在此观念基础上,日本人自古以来推崇“不杀生”的生命实践。例如,公元675年天武天皇颁布“肉食禁止令”,使得日本长达1200年不饲养、食用家畜,形成了以鱼类与蔬菜为主体的饮食习惯。此外,杀生后用于缓解人类负罪感的“供养”祭仪逐渐普及,以超度牺牲动物的亡灵。
儒家的“仁”(benevolence)思想强调人与万物的有机联系,提出“万物一体”的哲学框架。日本江户时代的“生类怜悯之令”正是儒家“仁政”理念的体现,由第五代将军德川纲吉发起,其内容涵盖对各类动物的爱护,此项政策深刻改变了日本社会对动物生命的态度。
但儒家伦理的“仁爱”强调有分等的差异性,人类可基于合理的需求适度取用自然资源。在这种背景下,动物伦理与劳动伦理相结合,形成了一种生命角色伦理,特别关注人类社会角色与生态关系的和谐发展。
日本的动物保护主要以“爱护”(care或benevolence)为理论核心,而非欧美强调动物权利与义务规范的法律原则。基于这一思想,日本在动物伦理教育中注重情感培养,如通过举办纪念仪式增强社会对于动物生命的感恩意识。
实验动物是科学研究中不可避免的牺牲品,为此日本不仅遵循欧美3R原则,还强调实验动物的“供养”仪式。这一传统一方面符合东亚“万物一体”的伦理观,另一方面帮助实验人员克服心理创伤。例如,日本秋田大学定期为实验动物举办慰灵仪式,在表达敬意与感恩的同时承诺更加科学合理地使用实验资源。
捕鲸问题是当代日本动物伦理的焦点之一。尽管捕鲸曾是日本重要的食品与经济产业,但在全球保护鲸类的浪潮下,该行为遭到广泛批评。然而,日本试图以“传统文化保护”的名义重启商业捕鲸,既偏离了东亚“类无贵贱”的哲学理念,也难以获得国际社会的理解。
本文通过对东亚生命观与日本动物伦理发展过程的分析,揭示出日本动物伦理理论的独特性。相较于欧美基于人类中心主义的动物伦理,东亚更倾向于弱化主客体关系,强调万物一体、人类与自然资源的共生关系。这样的生态伦理视角不仅能够弥合科学技术与伦理发展之间的矛盾,还为全球动物伦理的多元化提供了非西方世界的参考样本。

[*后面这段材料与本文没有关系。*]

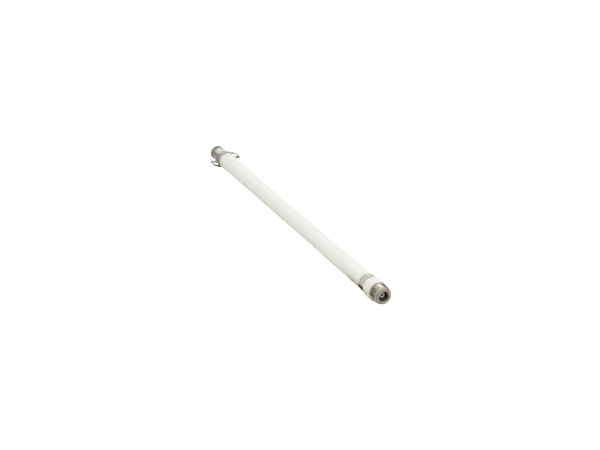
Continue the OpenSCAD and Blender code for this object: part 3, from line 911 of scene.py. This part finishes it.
def makeTipCap():
    start, end = nearFace("tip_cap"), farFace("tip_cap")
    outer = halfWidth("tip_cap")
    rebate = cap["rebateDepth"]
    piece = turnOutline("tipCap", [
        (end - cap["floor"], 0), (end - cap["floor"], cap["bore"]), (start + rebate, cap["bore"]),
        (start + rebate, cap["rebate"]), (start, cap["rebate"]), (start, outer - 0.3),
        (start + 0.3, outer), (end - 0.9, outer),
        (end - 0.35, outer - 0.35), (end, outer - 1.1), (end, 0)], closed=False, segments=120)
    reach = (outer + cap["fluteTool"] - cap["fluteDepth"]) * mm
    middle, length = (start + end) / 2 - 0.25, end - start - 2 * cap["fluteMargin"]
    cutters = []
    for i in range(cap["flutes"]):
        turn = 2 * math.pi * i / cap["flutes"]
        bpy.ops.mesh.primitive_cylinder_add(
            vertices=8, radius=cap["fluteTool"] * mm, depth=length * mm,
            location=(math.cos(turn) * reach, rimY + middle * mm, axisZ + math.sin(turn) * reach),
            rotation=(math.pi / 2, 0, 0))
        cutters.append(bpy.context.object)
    bpy.ops.object.select_all(action="DESELECT")
    for cutter in cutters:
        cutter.select_set(True)
    bpy.context.view_layer.objects.active = cutters[0]
    bpy.ops.object.join()
    combine(piece, cutters[0], "DIFFERENCE")
    bpy.ops.mesh.primitive_cube_add(size=1, location=(0, rimY + end * mm, axisZ))
    slot = bpy.context.object
    slot.scale = (outer * 3 * mm, cap["slotDepth"] * 2 * mm, cap["slotWidth"] * mm)
    combine(piece, slot, "DIFFERENCE")
    roundEdges(piece, 0.05, angle=28)
    finishPiece(piece, "cap", ["tip_cap"], capNickel())


coil = {"turns": 6, "wire": 0.45, "radius": 3.2, "sides": 14}                # counts, and radii in mm


def makePhasingCoil(name, node):
    start, end, wire = nearFace(node), farFace(node), coil["wire"]
    turns = [2 * math.pi * i / coil["sides"] for i in range(coil["sides"])]
    ring = [(start + wire + wire * math.cos(a), coil["radius"] + wire * math.sin(a)) for a in turns]
    piece = drawChain(name, ring, True)
    applyModifier(piece, "SCREW", {"axis": "Y", "angle": 2 * math.pi,
                                   "screw_offset": (end - start - 2 * wire) / coil["turns"] * mm,
                                   "iterations": coil["turns"], "steps": 48, "render_steps": 48})
    closeEnds(piece)
    finishPiece(piece, "antenna", [node], enamelledWire())


def dressCadNodes():
    finishes = {
        turnedPtfe: ["feed_dielectric", "tip_bush"],
        mouldedSilicone: ["face_seal"],
        mouldedNitrile: ["spigot_seal", "cap_seal"],
        zincPlate: ["thrust_washer"],
        brightNickel: ["cable_ferrule"],
        drawnCopper: ["feed_shield", "feed_conductor"],
        drawnBrass: ["choke_sleeve", "choke_shorting_disc", "lower_element", "middle_element",
                     "upper_element"],
        turnedAcetal: ["lower_coil_former", "upper_coil_former"],
        closedCellFoam: ["foam_spacers"],
    }
    for makeMaterial, nodes in finishes.items():
        material = makeMaterial()
        for node in nodes:
            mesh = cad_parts[node].data
            mesh.materials.clear()
            mesh.materials.append(material)


print("camera and stage")
addCamera()
addStage()
print("jack")
makeJackBarrel()
makeJackInsulator()
makeSocketContact()
print("collar and nut")
makeBaseCollar()
makeGlandNut()
print("sleeve, tube and boot")
makeShrinkSleeve()
makeRadomeTube()
makeEndBoot()
print("band clamp")
makeEarClamp()
print("end fitting and tip cap")
makeEndFitting()
makeTipCap()
print("inner pieces")
makePhasingCoil("lowerPhasingCoil", "lower_phasing_coil")
makePhasingCoil("upperPhasingCoil", "upper_phasing_coil")
dressCadNodes()
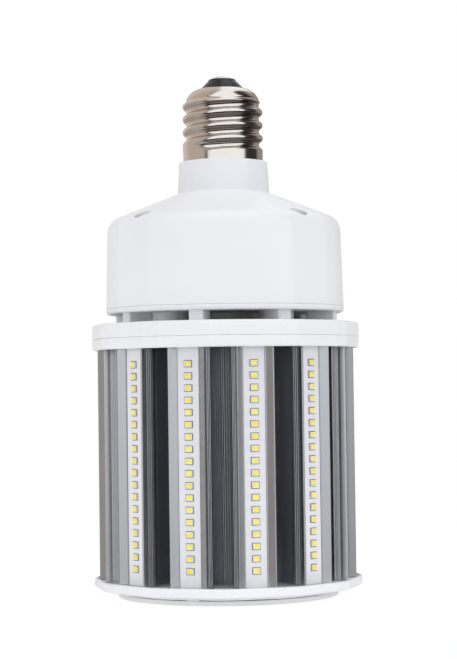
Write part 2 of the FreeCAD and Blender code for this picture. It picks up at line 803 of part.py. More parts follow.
def build_parts():
    """Every node of the lamp by name."""
    parts = {
        "centre_contact": centre_contact(), "base_insulator": base_insulator(),
        "screw_shell": screw_shell(), "driver_housing": driver_housing(),
        "housing_screws": housing_screws(), "housing_base": housing_base(),
        "tie_screws": tie_screws(), "vent_ring": vent_ring(), "top_end_cap": top_end_cap(),
        "top_cap_screws": port_screws(z_cap_top, True), "link_board": link_board(),
        "bottom_end_cap": bottom_end_cap(),
        "bottom_cap_screws": port_screws(z_seat - cap_plate, False),
        "bottom_cover": bottom_cover(), "cover_screws": cover_screws(),
        "driver_board": driver_board(), "driver_board_screws": driver_board_screws(),
        "transformer_core": transformer_core(), "transformer_coil": transformer_coil(),
        "driver_capacitors": driver_capacitors(), "driver_choke": driver_choke(),
        "supply_leads": supply_leads(), "led_leads": led_leads(),
    }
    for family, shape in (("heat_sink", stave()), ("led_board", led_board()), ("leds", leds())):
        for number, copy in enumerate(at_every_stave(shape), 1):
            parts["%s_%02d" % (family, number)] = copy
    return parts


os.makedirs("parts", exist_ok=True)
for name, shape in build_parts().items():
    solids = shape.Solids
    if len(solids) == 1:
        shape = solids[0]
    shape.exportStep("parts/%s.step" % name)
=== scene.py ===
import math

import bmesh
import bpy
from mathutils import Matrix, Vector


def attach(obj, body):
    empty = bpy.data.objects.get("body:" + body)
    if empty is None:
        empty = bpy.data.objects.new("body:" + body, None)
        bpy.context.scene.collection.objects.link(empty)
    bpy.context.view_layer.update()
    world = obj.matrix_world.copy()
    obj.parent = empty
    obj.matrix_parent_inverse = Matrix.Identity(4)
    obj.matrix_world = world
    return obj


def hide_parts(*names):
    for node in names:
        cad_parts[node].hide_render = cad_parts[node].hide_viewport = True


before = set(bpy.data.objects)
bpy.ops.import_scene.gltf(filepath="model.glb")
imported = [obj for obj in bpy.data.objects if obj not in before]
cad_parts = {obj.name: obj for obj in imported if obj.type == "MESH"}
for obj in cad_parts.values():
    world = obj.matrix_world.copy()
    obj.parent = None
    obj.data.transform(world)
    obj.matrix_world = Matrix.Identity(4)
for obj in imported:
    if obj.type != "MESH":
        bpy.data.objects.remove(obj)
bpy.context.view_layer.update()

MM = 0.001
scene = bpy.context.scene
scene.view_settings.view_transform = "Standard"


# Camera
# The photograph was taken with a long lens, a little above the lamp's foot and tipped up a little.
# The lamp's front stands a little to the left of the camera, and the picture is rolled a little.
CAMERA_DISTANCE = 971 * MM
CAMERA_HEIGHT = 100.3 * MM
CAMERA_AZIMUTH = math.radians(2.3)
CAMERA_PITCH = math.radians(1.76)
CAMERA_YAW = math.radians(0.093)
CAMERA_ROLL = math.radians(-0.76)

camera_data = bpy.data.cameras.new("studio_camera")
camera_data.lens = 107.6
camera_data.sensor_width = 36
camera_data.clip_start = 0.05
camera = bpy.data.objects.new("studio_camera", camera_data)
scene.collection.objects.link(camera)
scene.camera = camera
turn = (Matrix.Rotation(CAMERA_AZIMUTH - CAMERA_YAW, 4, "Z")
        @ Matrix.Rotation(math.radians(90) + CAMERA_PITCH, 4, "X")
        @ Matrix.Rotation(CAMERA_ROLL, 4, "Z"))
place = Vector((CAMERA_DISTANCE * math.sin(CAMERA_AZIMUTH),
                -CAMERA_DISTANCE * math.cos(CAMERA_AZIMUTH), CAMERA_HEIGHT))
camera.matrix_world = Matrix.Translation(place) @ turn


# Studio
# A white table that glows a little, a white surround and broad soft lamps, two at the sides, one
# above and one behind. Bright metal sees a room instead: a wide window with dark gaps beside it,
# warm grey walls, a bright ceiling panel, and a floor that is dark except straight below.
def cleared(holder):
    """The emptied node tree of a material or a world."""
    holder.use_nodes = True
    holder.node_tree.nodes.clear()
    return holder.node_tree


def add(tree, kind, **settings):
    """A node with its settings and the plain values of its sockets."""
    node = tree.nodes.new(kind)
    for key, value in settings.items():
        if hasattr(node, key):
            setattr(node, key, value)
        else:
            node.inputs[key.replace("_", " ")].default_value = value
    return node


def join(tree, source, output, target, name):
    tree.links.new(source.outputs[output], target.inputs[name])


def spread(tree, low, high, to_low=0.0, to_high=1.0, smooth=False):
    """A map range node between two plain ranges."""
    node = add(tree, "ShaderNodeMapRange", From_Min=low, From_Max=high, To_Min=to_low,
               To_Max=to_high)
    if smooth:
        node.interpolation_type = "SMOOTHSTEP"
    return node


def colours(tree, stops, smooth=False):
    """A colour ramp with its stops."""
    ramp = add(tree, "ShaderNodeValToRGB")
    band = ramp.color_ramp
    band.interpolation = "EASE" if smooth else "LINEAR"
    while len(band.elements) < len(stops):
        band.elements.new(0.5)
    for element, (place, colour) in zip(band.elements, stops):
        element.position = place
        element.color = (*colour, 1) if len(colour) == 3 else colour
    return ramp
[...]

对于中国而言,本文的研究具有重要的借鉴价值。中国同样拥有深厚的儒家与佛教传统,而如何结合自身文化特点构建一套适应现代社会需求的动物伦理体系,是未来发展的重要议题。特别是在实验动物使用、公众教育与国内法律建设等方面,可参考日本在3R原则与动物供养伦理中的实践经验,推进伦理本土化发展。同时,文章也提醒我们,要避免商业利益化偏离伦理初衷的现象。
通过对日本动物伦理的探讨,本文为东亚生命观如何融入现代国际话语体系提供了案例,并指出了动物伦理在科技与生态伦理对话中的可能作用。